Selon vous, est-ce que les conditions de détention d’Ocalan se sont aggravées depuis un an ?

I.B. Oui, bien sûr. Le fait que plus personne ne puisse lui rendre visite ni sa famille, ni le HDP, ni ses avocats, est déjà une aggravation considérable de ses conditions de vie. De 2013 à 2015, quand le processus de dialogue était en cours, la délégation du HDP pouvait voir Ocalan et se rendre ensuite au Q.G du PKK ( Parti des travailleurs du Kurdistan, groupe armé kurde en guérilla contre la Turquie depuis 1984, ndlr ) pour faire avancer les discussions. A ce moment là, la délégation du HDP, l’Etat turc et Ocalan étaient autour de la même table pour que le processus de paix avance le mieux possible. Mais à partir de fin 2015, ça a commencé à dérailler petit à petit.

Ce qui est très important, c’est que ce processus de négociations n’était pas secret. Toute l’opinion turque, la presse turque, la presse internationale, étaient au courant du déroulement des négociations entre l’Etat et le PKK. L’opinion publique turque soutenait ce processus et il n’y avait vraiment pas d’opposants à ce dialogue. C’était une solution, et tout le monde était bien conscient que le problème entre le PKK et la Turquie pouvait se résoudre de cette manière là.

Dans quelle situation juridique se trouve aujourd’hui Abdullah Ocalan ?

I.B. Il est condamné à la prison à perpétuité. Donc durant toute sa vie, il sera en prison, et il n’a pas du tout la possibilité de pouvoir transformer sa peine en autre chose, ou de pouvoir sortir. Normalement, la peine de prison à vie n’existait pas en Turquie. C’est après 1999, quand Ocalan a été incarcéré sur l’île d’Imrali, que la loi instituant la prison à vie est entrée en vigueur. Avant son arrestation, il y avait une condamnation qui était appelée « à vie », mais à cette époque là, on ne restait en fait que 30 ans en prison. Après l’enlèvement d’Ocalan et son retour en Turquie, cette peine a été réellement transformée en peine de prison à vie.

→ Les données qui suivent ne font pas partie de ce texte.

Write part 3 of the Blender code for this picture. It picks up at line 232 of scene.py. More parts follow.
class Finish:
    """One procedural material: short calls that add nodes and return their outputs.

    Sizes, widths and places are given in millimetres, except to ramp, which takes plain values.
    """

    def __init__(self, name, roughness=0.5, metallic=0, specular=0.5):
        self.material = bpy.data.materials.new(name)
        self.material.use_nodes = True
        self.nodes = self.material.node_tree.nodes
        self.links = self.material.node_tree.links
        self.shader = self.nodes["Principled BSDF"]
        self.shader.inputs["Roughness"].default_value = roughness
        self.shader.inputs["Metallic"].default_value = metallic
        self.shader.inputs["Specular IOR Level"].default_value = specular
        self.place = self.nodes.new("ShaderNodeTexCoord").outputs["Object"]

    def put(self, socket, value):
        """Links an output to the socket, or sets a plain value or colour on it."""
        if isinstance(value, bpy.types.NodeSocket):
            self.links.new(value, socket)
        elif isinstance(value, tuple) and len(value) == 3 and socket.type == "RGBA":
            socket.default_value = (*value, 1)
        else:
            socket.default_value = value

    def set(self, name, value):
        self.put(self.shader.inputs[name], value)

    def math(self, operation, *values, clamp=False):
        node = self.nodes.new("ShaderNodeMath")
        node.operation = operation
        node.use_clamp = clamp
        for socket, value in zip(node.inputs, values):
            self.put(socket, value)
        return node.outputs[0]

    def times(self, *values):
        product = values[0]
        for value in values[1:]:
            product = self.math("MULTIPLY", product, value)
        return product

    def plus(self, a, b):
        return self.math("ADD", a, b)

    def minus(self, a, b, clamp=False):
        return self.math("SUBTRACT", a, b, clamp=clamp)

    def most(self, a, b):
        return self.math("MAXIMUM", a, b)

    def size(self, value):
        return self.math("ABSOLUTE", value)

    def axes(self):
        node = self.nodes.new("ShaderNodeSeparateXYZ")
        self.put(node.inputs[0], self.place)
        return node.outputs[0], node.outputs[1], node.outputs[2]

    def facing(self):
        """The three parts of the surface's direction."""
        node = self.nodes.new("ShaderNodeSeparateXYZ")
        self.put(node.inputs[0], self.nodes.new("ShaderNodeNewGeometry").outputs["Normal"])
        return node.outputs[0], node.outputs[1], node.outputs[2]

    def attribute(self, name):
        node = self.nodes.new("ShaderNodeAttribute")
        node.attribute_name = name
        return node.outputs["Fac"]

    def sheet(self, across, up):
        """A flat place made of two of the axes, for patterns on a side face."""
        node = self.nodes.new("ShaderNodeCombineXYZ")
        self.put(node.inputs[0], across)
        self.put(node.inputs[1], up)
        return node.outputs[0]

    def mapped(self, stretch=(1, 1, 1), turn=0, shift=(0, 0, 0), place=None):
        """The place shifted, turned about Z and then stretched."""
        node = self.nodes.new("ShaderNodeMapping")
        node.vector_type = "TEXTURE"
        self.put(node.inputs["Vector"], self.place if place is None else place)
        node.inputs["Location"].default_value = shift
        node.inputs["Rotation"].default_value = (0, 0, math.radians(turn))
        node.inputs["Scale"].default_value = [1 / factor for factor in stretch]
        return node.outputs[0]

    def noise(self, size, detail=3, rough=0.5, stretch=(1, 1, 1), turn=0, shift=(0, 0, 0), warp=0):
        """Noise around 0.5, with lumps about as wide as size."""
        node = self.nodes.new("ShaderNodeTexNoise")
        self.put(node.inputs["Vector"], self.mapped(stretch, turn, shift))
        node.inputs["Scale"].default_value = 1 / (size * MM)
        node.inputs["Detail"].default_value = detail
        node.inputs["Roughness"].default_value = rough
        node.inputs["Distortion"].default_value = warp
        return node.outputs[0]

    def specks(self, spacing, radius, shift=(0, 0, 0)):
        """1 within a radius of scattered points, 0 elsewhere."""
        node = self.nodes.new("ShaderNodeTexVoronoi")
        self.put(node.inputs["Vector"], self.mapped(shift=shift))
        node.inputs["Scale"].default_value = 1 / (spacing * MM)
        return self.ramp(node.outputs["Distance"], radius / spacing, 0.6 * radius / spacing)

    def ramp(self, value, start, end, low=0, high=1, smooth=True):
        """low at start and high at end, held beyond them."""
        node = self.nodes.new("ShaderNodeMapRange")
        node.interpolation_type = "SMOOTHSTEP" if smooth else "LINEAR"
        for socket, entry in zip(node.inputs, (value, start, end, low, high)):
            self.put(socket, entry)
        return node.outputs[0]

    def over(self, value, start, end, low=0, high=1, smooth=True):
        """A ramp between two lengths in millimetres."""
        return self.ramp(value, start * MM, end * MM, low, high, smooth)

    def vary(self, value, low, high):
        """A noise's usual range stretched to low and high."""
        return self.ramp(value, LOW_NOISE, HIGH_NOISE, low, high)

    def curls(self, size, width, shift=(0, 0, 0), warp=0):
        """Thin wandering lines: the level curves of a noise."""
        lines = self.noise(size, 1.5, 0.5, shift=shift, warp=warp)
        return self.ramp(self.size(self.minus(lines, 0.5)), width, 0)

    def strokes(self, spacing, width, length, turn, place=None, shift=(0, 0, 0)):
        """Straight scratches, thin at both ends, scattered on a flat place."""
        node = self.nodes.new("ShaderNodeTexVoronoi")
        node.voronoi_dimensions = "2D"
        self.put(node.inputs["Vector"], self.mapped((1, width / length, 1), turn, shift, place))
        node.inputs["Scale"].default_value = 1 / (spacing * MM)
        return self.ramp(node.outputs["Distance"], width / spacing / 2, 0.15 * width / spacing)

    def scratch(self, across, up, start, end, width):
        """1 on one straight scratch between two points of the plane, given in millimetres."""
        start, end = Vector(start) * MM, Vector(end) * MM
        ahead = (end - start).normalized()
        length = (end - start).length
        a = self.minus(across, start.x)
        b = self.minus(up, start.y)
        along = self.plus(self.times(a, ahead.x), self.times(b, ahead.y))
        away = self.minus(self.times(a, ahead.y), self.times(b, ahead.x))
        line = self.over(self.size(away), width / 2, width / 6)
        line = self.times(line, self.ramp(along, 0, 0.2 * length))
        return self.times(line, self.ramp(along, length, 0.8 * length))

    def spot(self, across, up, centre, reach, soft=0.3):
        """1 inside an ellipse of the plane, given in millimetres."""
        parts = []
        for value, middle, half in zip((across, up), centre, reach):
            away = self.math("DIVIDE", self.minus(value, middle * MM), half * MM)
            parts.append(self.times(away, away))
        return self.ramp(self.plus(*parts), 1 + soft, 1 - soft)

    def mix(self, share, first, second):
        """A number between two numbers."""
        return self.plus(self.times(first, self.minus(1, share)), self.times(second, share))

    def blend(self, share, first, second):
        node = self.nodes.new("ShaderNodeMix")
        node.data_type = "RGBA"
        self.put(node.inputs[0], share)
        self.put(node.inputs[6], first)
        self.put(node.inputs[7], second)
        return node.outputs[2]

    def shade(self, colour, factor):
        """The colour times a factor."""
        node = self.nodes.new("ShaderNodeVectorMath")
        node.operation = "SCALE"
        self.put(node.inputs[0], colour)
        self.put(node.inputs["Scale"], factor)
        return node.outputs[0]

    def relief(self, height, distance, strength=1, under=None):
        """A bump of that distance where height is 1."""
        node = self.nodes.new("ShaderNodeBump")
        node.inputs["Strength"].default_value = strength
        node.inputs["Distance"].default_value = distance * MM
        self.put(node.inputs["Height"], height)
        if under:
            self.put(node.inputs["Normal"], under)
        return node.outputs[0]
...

En quoi l’île prison d’Imrali déroge aux principes européens des droits de l’homme ?

I.B. Ce que nous attendons de l’Europe, c’est que le Comité de prévention de la torture ( CPT )(1) aille visiter à nouveau Ocalan. Depuis 1999, ils y sont allés 7 fois, et à chaque fois, ils ont fait des rapports dans lesquels ils ont bien précisé que les conditions de détention d’Abdullah Ocalan n’étaient pas conformes aux normes internationales. Par exemple, sa cellule ne voyait pas le soleil et elle était trop petite ( 13 M2 .) Ils ont également dit qu’il fallait que ses avocats et que sa famille puissent lui rendre visite régulièrement.

Le seul problème, c’est que la Turquie n’a jamais appliqué les rapports du CPT.

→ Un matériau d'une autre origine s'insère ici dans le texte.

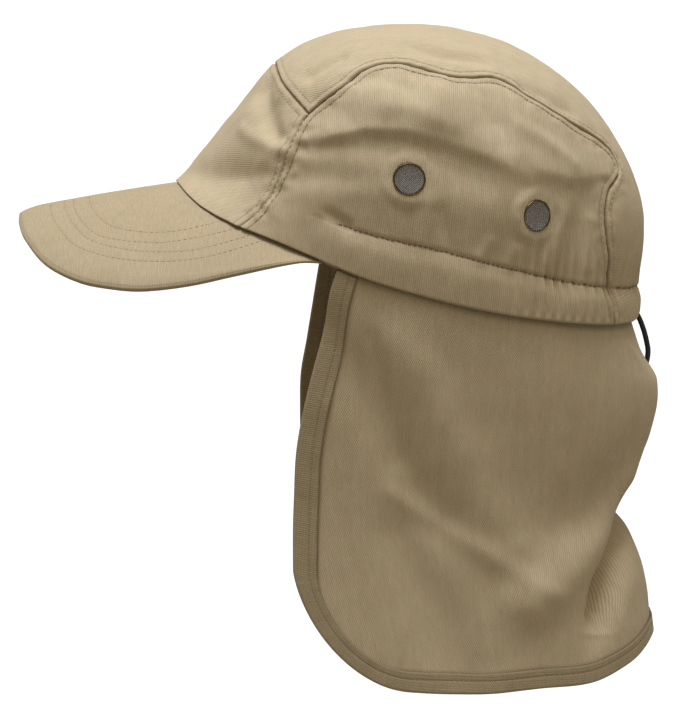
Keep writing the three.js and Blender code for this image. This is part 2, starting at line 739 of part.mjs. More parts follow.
// The flap's outer surface. across and down are distances on the cut cloth, from the middle of its back
// and from the rim, with across plus on the left. Above the rim it is tucked behind the crown's wall.
function flapSurface(across, down) {
  const share = across / flapHalf(down);
  const round = Math.abs(share);
  const side = across < 0 ? -1 : 1;
  const level = Math.max(down, 0) / flapLength;
  const edge = across < 0 ? "rightAngle" : "leftAngle";
  const angleAt = (low) => side * (180 - round * (180 - read(flapSections, "down", low, edge)));
  if (down < 0) return crownPoint(angleAt(0), 1 + down / crownLine(angleAt(0)), flapInset);
  const angle = angleAt(level);
  const column = (name) => read(flapSections, "down", level, name);
  const ahead = Math.abs(angle) < 90;
  const endReach = ahead ? column("front") * frontReach : column("back") * backReach;
  const radius = planRadius(angle, endReach, column("side") * sideReach);
  const drop = down * read(flapDrop, "across", Math.min(round, 1), "drop");
  return atAngle(angle, radius + flapFoldShift(across, down) - flapInset, rimHeight(angleAt(0)) - drop);
}

// A point inside the flap's wall or outside it, at a depth square to its surface, or level at the rim.
function flapPoint(across, down, depth = 0) {
  const place = flapSurface(across, down);
  const level = new THREE.Vector3(place.x, place.y, 0).normalize();
  const square = normalOf(flapSurface, across, down, -2, 2);
  const outwards = level.lerp(square, smooth(down, 0, 10)).normalize();
  return place.addScaledVector(outwards, -depth);
}

// The flap's outline as it is cut, inset by a distance. along: 0 at the top of the left front edge,
// down it, round the corner, along the hem and up the right edge to 1.
function flapOutline(along, inset, top) {
  const half = along <= 0.5 ? 2 * along : 2 - 2 * along;
  const side = along <= 0.5 ? 1 : -1;
  const edgeEnd = flapLength - cornerDown;
  if (half < edgeShare) {
    const down = lerp(top, edgeEnd, half / edgeShare);
    return new THREE.Vector2(side * (flapHalf(down) - inset), down);
  }
  const centre = flapHalf(edgeEnd) - cornerAcross;
  if (half < edgeShare + cornerShare) {
    const turn = ((half - edgeShare) / cornerShare) * (Math.PI / 2);
    const across = centre + (cornerAcross - inset) * Math.cos(turn);
    return new THREE.Vector2(side * across, edgeEnd + (cornerDown - inset) * Math.sin(turn));
  }
  const left = (1 - half) / (1 - edgeShare - cornerShare);
  return new THREE.Vector2(side * centre * left, flapLength - inset);
}

// The outline's stations, that the flap and its tape share. The first and the last of the hem are the
// middles of the rounded corners.
const cornerMiddle = (edgeShare + cornerShare / 2) / 2;
const edgeStations = Array.from({ length: edgeRows + 1 }, (_, i) => (cornerMiddle * i) / edgeRows);
const hemStations = Array.from({ length: hemColumns + 1 }, (_, i) =>
  lerp(cornerMiddle, 1 - cornerMiddle, i / hemColumns),
);

// The flap's grid has a strip of its own under the tape, all along the outline.
function neckFlap() {
  const edgeInset = tapeFold + tapeGap;
  const beside = stripShare * (hemStations[1] - hemStations[0]);
  const top = (t) => new THREE.Vector2(lerp(1, -1, t) * (flapHalfTop - tapeWidth), 0);
  const hem = (t) => flapOutline(lerp(cornerMiddle, 1 - cornerMiddle, t), tapeWidth, 0);
  const left = (t) => flapOutline(cornerMiddle * t, tapeWidth, 0);
  const right = (t) => flapOutline(1 - cornerMiddle * t, tapeWidth, 0);
  const inside = patch(top, hem, left, right);
  const outline = (along) => flapOutline(along, edgeInset, 0);
  const rows = edgeStations.map((along, i) => {
    const place = i < edgeRows ? along : along - beside;
    const row = hemStations.map((_, j) => inside(i / edgeRows, j / hemColumns));
    return [outline(place), ...row, outline(1 - place)];
  });
  const hemRow = hemStations.map((along, j) => {
    if (j === 0) return outline(along + beside);
    return outline(j === hemColumns ? along - beside : along);
  });
  rows.push([outline(cornerMiddle), ...hemRow, outline(1 - cornerMiddle)]);
  const tucked = rows[0].map((p) => new THREE.Vector2(p.x, -flapTuck));
  const grid = [tucked, ...rows];
  const layer = (depth) => grid.map((row) => row.map((p) => flapPoint(p.x, p.y, depth)));
  return shell(layer(0), layer(flapWall));
}

// The tape is folded over the flap's edge. Its section is a U that runs along the flap's outline, from
// just below the rim on the left to just below it on the right.
function flapTape() {
  const outer = -(tapeGap + tapeWall);
  const inner = flapWall + tapeGap + tapeWall;
  const section = [
    { inset: tapeFold, depth: -tapeGap },
    { inset: tapeFold, depth: inner - tapeWall },
    { inset: tapeWidth, depth: inner - tapeWall },
    { inset: tapeWidth, depth: inner },
    { inset: tapeFold, depth: inner },
    { inset: 0, depth: flapWall / 2 },
    { inset: tapeFold, depth: outer },
    { inset: tapeWidth, depth: outer },
    { inset: tapeWidth, depth: -tapeGap },
  ];
  const back = edgeStations.map((along) => 1 - along).reverse();
  const stations = [...edgeStations, ...hemStations.slice(1), ...back.slice(1)];
  const steps = stations.length - 1;
  const points = stations.flatMap((along) =>
    section.map((corner) => {
      const p = flapOutline(along, corner.inset, tapeTopGap);
      return flapPoint(p.x, p.y, corner.depth);
    }),
  );
  const index = [];
  const around = section.length;
  const at = (i, c) => i * around + (c % around);
  for (let i = 0; i < steps; i += 1) {
    for (let c = 0; c < around; c += 1) {
      index.push(at(i, c), at(i, c + 1), at(i + 1, c + 1), at(i, c), at(i + 1, c + 1), at(i + 1, c));
    }
  }
  const flat = section.map((corner) => new THREE.Vector2(corner.inset, corner.depth));
  for (const [a, b, c] of THREE.ShapeUtils.triangulateShape(flat, [])) {
    index.push(at(0, a), at(0, c), at(0, b));
    index.push(at(steps, a), at(steps, b), at(steps, c));
  }
  return facingOut(new THREE.BufferGeometry().setFromPoints(points).setIndex(index));
}

// A vent's rim: a rolled flange outside, a barrel through the cloth, and a smaller flange inside.
function ventRing({ place, outwards }) {
  const out = mouthGap;
  const inside = -(clothWall + 2 * mouthGap);
  const profile = [
    [ventHole, inside - ventStep],
    [ventRadius - ventStep, inside - ventStep],
    [ventRadius - ventStep, inside],
    [ventBarrel, inside],
    [ventBarrel, out],
    [ventRadius, out],
    [ventRadius - ventStep / 2, out + 0.7 * ventFlange],
    [ventHole + ventStep, out + ventFlange],
    [ventHole, out + ventFlange / 2],
    [ventHole, inside - ventStep],
  ];
  const lathe = new THREE.LatheGeometry(profile.map(([r, h]) => new THREE.Vector2(r, h)), roundSides);
  const turn = new THREE.Quaternion().setFromUnitVectors(new THREE.Vector3(0, 1, 0), outwards);
  return lathe.applyQuaternion(turn).translate(place.x, place.y, place.z);
}

// A vent's disk of wire mesh, inside its rim.
function ventMesh({ place, outwards }) {
  const centre = place.clone().addScaledVector(outwards, mouthGap - meshWall / 2);
  return rod(centre, outwards, ventHole - mouthGap, meshWall);
}

function drawCord() {
  const section = new THREE.Shape();
  section.absarc(0, 0, cordDiameter / 2, 0, 2 * Math.PI);
  return new THREE.ExtrudeGeometry(section, {
    extrudePath: cordCurve(),
    steps: cordSteps,
    curveSegments: cordSides / 2,
  });
}

// The lock is a short barrel with a hole for each run of the cord.
function cordLock() {
  const at = (i) => new THREE.Vector3(...cordRoute[i]);
  const corners = [lockFrom, lockTo, lockBackFrom, lockBackTo];
  const middle = corners.reduce((sum, i) => sum.add(at(i)), new THREE.Vector3()).divideScalar(4);
  const upright = at(lockFrom).sub(at(lockTo)).normalize();
  const profile = [
    [0, -lockHeight / 2],
    [lockRadius - lockChamfer, -lockHeight / 2],
    [lockRadius, -lockHeight / 2 + lockChamfer],
    [lockRadius, lockHeight / 2 - lockChamfer],
    [lockRadius - lockChamfer, lockHeight / 2],
    [0, lockHeight / 2],
  ];
  const barrel = new THREE.LatheGeometry(profile.map(([r, h]) => new THREE.Vector2(r, h)), roundSides);
  const turn = new THREE.Quaternion().setFromUnitVectors(new THREE.Vector3(0, 1, 0), upright);
  barrel.applyQuaternion(turn).translate(middle.x, middle.y, middle.z);
  let solid = solidOf(barrel);
  for (const [from, to] of [[lockFrom, lockTo], [lockBackFrom, lockBackTo]]) {
    const run = at(from).sub(at(to));
    const centre = at(from).add(at(to)).multiplyScalar(0.5);
    const hole = rod(centre, run.normalize(), cordDiameter / 2 + lockGap, 2 * lockHeight);
    solid = solid.subtract(solidOf(hole));
  }
  return geometryOf(solid);
}

const cap = new THREE.Group();

function add(name, geometry, material) {
  const mesh = new THREE.Mesh(geometry, material);
  mesh.name = name;
  cap.add(mesh);
}

add("crown_front_panel", panelShell(frontPanelPlace(), frontSteps, crossSteps), khaki);
add("crown_top_panel", topPanel(), khaki);
add("crown_side_panel_left", sidePanel(1), khaki);
add("crown_side_panel_right", sidePanel(-1), khaki);
add("sweatband", sweatband(), khaki);
add("bill", bill(), khaki);
add("neck_flap", neckFlap(), khaki);
add("flap_tape", flapTape(), khakiTape);
ventPlaces.forEach((vent, i) => {
  add(`vent_ring_${vent.name}`, ventRing(ventPoses[i]), agedMetal);
  add(`vent_mesh_${vent.name}`, ventMesh(ventPoses[i]), greyMesh);
});
add("draw_cord", drawCord(), blackElastic);
add("cord_lock", cordLock(), blackPlastic);

export default cap;
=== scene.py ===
import math

import bmesh
import bpy
import numpy as np
from mathutils import Matrix, Vector, noise
from mathutils.bvhtree import BVHTree
from mathutils.kdtree import KDTree


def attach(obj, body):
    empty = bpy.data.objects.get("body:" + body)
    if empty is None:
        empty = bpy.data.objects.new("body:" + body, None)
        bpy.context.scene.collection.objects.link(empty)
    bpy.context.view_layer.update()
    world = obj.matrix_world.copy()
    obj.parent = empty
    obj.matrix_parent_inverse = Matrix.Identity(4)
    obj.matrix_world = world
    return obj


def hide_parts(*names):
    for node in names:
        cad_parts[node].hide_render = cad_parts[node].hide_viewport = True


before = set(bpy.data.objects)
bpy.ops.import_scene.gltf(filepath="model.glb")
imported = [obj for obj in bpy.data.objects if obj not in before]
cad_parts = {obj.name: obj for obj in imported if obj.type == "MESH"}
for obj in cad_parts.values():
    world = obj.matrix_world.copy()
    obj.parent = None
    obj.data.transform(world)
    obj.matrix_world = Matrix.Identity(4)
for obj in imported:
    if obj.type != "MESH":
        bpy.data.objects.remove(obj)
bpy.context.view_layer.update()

# The bill points along -X, the wearer's left is -Y and up is +Z, and the origin is the middle of the head
# opening. Angles go round the head in degrees: 0 in front, 90 at the left ear, minus on the right.
mm = 0.001

# Camera
photo = dict(
    height=717,
    focalPixels=3182,
    target=Vector((-28.8, 0, -30.1)) * mm,
    distance=1.4,
    swing=2.5,
    lift=7,
)


def makeCamera(c):
    back = Vector((
        -math.sin(math.radians(c["swing"])) * math.cos(math.radians(c["lift"])),
        -math.cos(math.radians(c["swing"])) * math.cos(math.radians(c["lift"])),
        math.sin(math.radians(c["lift"])),
    ))
    data = bpy.data.cameras.new("camera")
    data.sensor_width = 36
    data.lens = c["focalPixels"] / c["height"] * data.sensor_width  # the long side is the height
    data.clip_start = 0.01
    data.clip_end = 500
    camera = bpy.data.objects.new("camera", data)
    camera.location = c["target"] + back * c["distance"]
    camera.rotation_euler = back.to_track_quat("Z", "Y").to_euler()
    bpy.context.collection.objects.link(camera)
    bpy.context.scene.camera = camera


# Tables: named columns, a row for each section or fold
def table(columns, *rows):
    return {name: np.array(values, float) for name, values in zip(columns.split(), zip(*rows))}


def read(rows, key, at, column):  # a smooth curve through a table's rows
    x, y = rows[key], rows[column]
    slope = np.empty_like(y)
    slope[0] = (y[1] - y[0]) / (x[1] - x[0])
    slope[-1] = (y[-1] - y[-2]) / (x[-1] - x[-2])
    slope[1:-1] = (y[2:] - y[:-2]) / (x[2:] - x[:-2])
    at = np.asarray(at, float)
    i = np.clip(np.searchsorted(x, at) - 1, 0, len(x) - 2)
    step = x[i + 1] - x[i]
    t = (at - x[i]) / step
    rise = (3 - 2 * t) * t * t
    bend = t * (1 - t) * step
    inside = mix(y[i], y[i + 1], rise) + bend * ((1 - t) * slope[i] - t * slope[i + 1])
    below = y[i] + slope[i] * step * t
    above = y[i + 1] + slope[i + 1] * step * (t - 1)
    return np.where(t < 0, below, np.where(t > 1, above, inside))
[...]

La dernière visite du Comité de prévention de la torture, c’était il y a un an et demi, et le règlement veut que pour que le Comité puisse rendre public son rapport, il faut l’accord de la Turquie. Et pour le moment la Turquie refuse de donner son accord. C’est pour cela que depuis un an et demi, nous ne savons pas ce que contient ce rapport, ni ce que sont les conditions de vie d’Abdullah Ocalan. Nous, nous pensons que dans ce rapport, il y a beaucoup de critiques contre les conditions de détention d’Ocalan, ce qui explique pourquoi la Turquie ne veut pas qu’il soit rendu public.

Une nouvelle campagne pour la libération d’Abdullah Ocalan va être lancée au niveau international. Que va-t-elle mettre en avant ?

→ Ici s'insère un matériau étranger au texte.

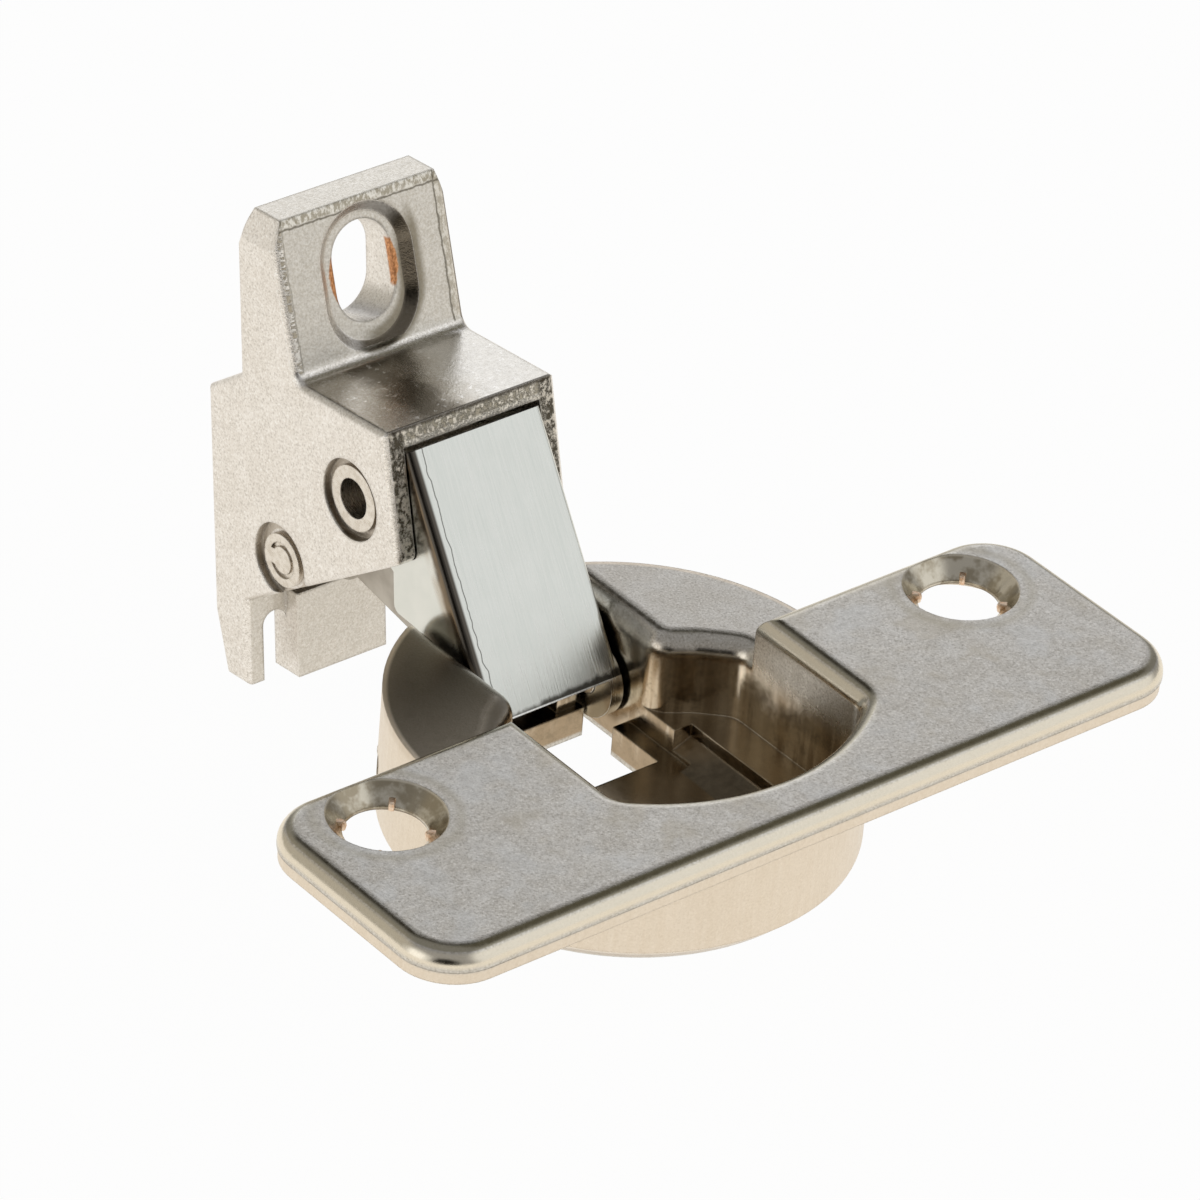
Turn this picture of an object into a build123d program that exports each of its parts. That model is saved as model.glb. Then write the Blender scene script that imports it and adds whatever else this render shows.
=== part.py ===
from build123d import *
from math import atan, cos, degrees, hypot, radians, sin, sqrt, tan
import os

os.makedirs("parts", exist_ok=True)

# Frame: the origin is the centre of the cup, on the face of the door that the
# screw plate lies on. +X runs along the plate, +Y points to the side that the
# arm is on, +Z points away from the door. The hinge is fully open.

# Screw plate
plate_length = 67.6
plate_front_wall = 4.15
plate_back = 0.45
plate_thickness = 2.65
plate_corner = 4.5
plate_parting = 1.0
plate_rim_inset = 0.12
plate_edge_radius = 1.45
screw_spacing = 52.0
screw_offset = 5.5
screw_hole_radius = 3.0
screw_sink_radius = 4.3
screw_sink_angle = 84.0
screw_relief_depth = 0.95

# Cup
cup_radius = 17.5
cup_depth = 11.5
cup_rim_drop = 0.55
cup_floor = 2.45
cup_bottom_chamfer = 1.4
cavity_wall = 1.0
cavity_flank = 6.4
cavity_flank_back = 0.9
cavity_flank_round = 1.7
cavity_front_round = 1.8
shelf_depth = 6.9
trough_half_width = 8.0
trough_back = 2.0
trough_front = 7.7
trough_wall = 1.1
trough_flat = 5.5
channel_play = 0.35
channel_sill = 1.2
mouth_back = 4.6
mouth_round = 2.2
boss_corner_x = 8.9
boss_corner_y = 3.0
boss_corner_round = 1.9
rim_roll = 1.7
window_half_width = 5.0
window_front = 1.9
window_play = 0.3
ear_pocket_play = 0.15
ear_pocket_gap = 0.4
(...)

I.B. La chose la plus importante à comprendre, c’est que pour résoudre la question kurde, pour trouver une solution au conflit, il faut que ça passe par la libération d’Ocalan. Abdullah Ocalan est un leader kurde, c’est un représentant du peuple kurde et pour trouver une solution pacifique à cette question, il faut le libérer. La libération d’Ocalan et la question kurde sont liées. »

(1) Le Comité de prévention de la torture est un organe du Conseil de l’Europe qui vise à prévenir les cas de torture et autres traitements inhumains ou dégradants dans les Etats qui sont signataires de la Convention européenne pour la prévention de la torture, ce qui est le cas de la Turquie et des 47 états membres du Conseil de l’Europe.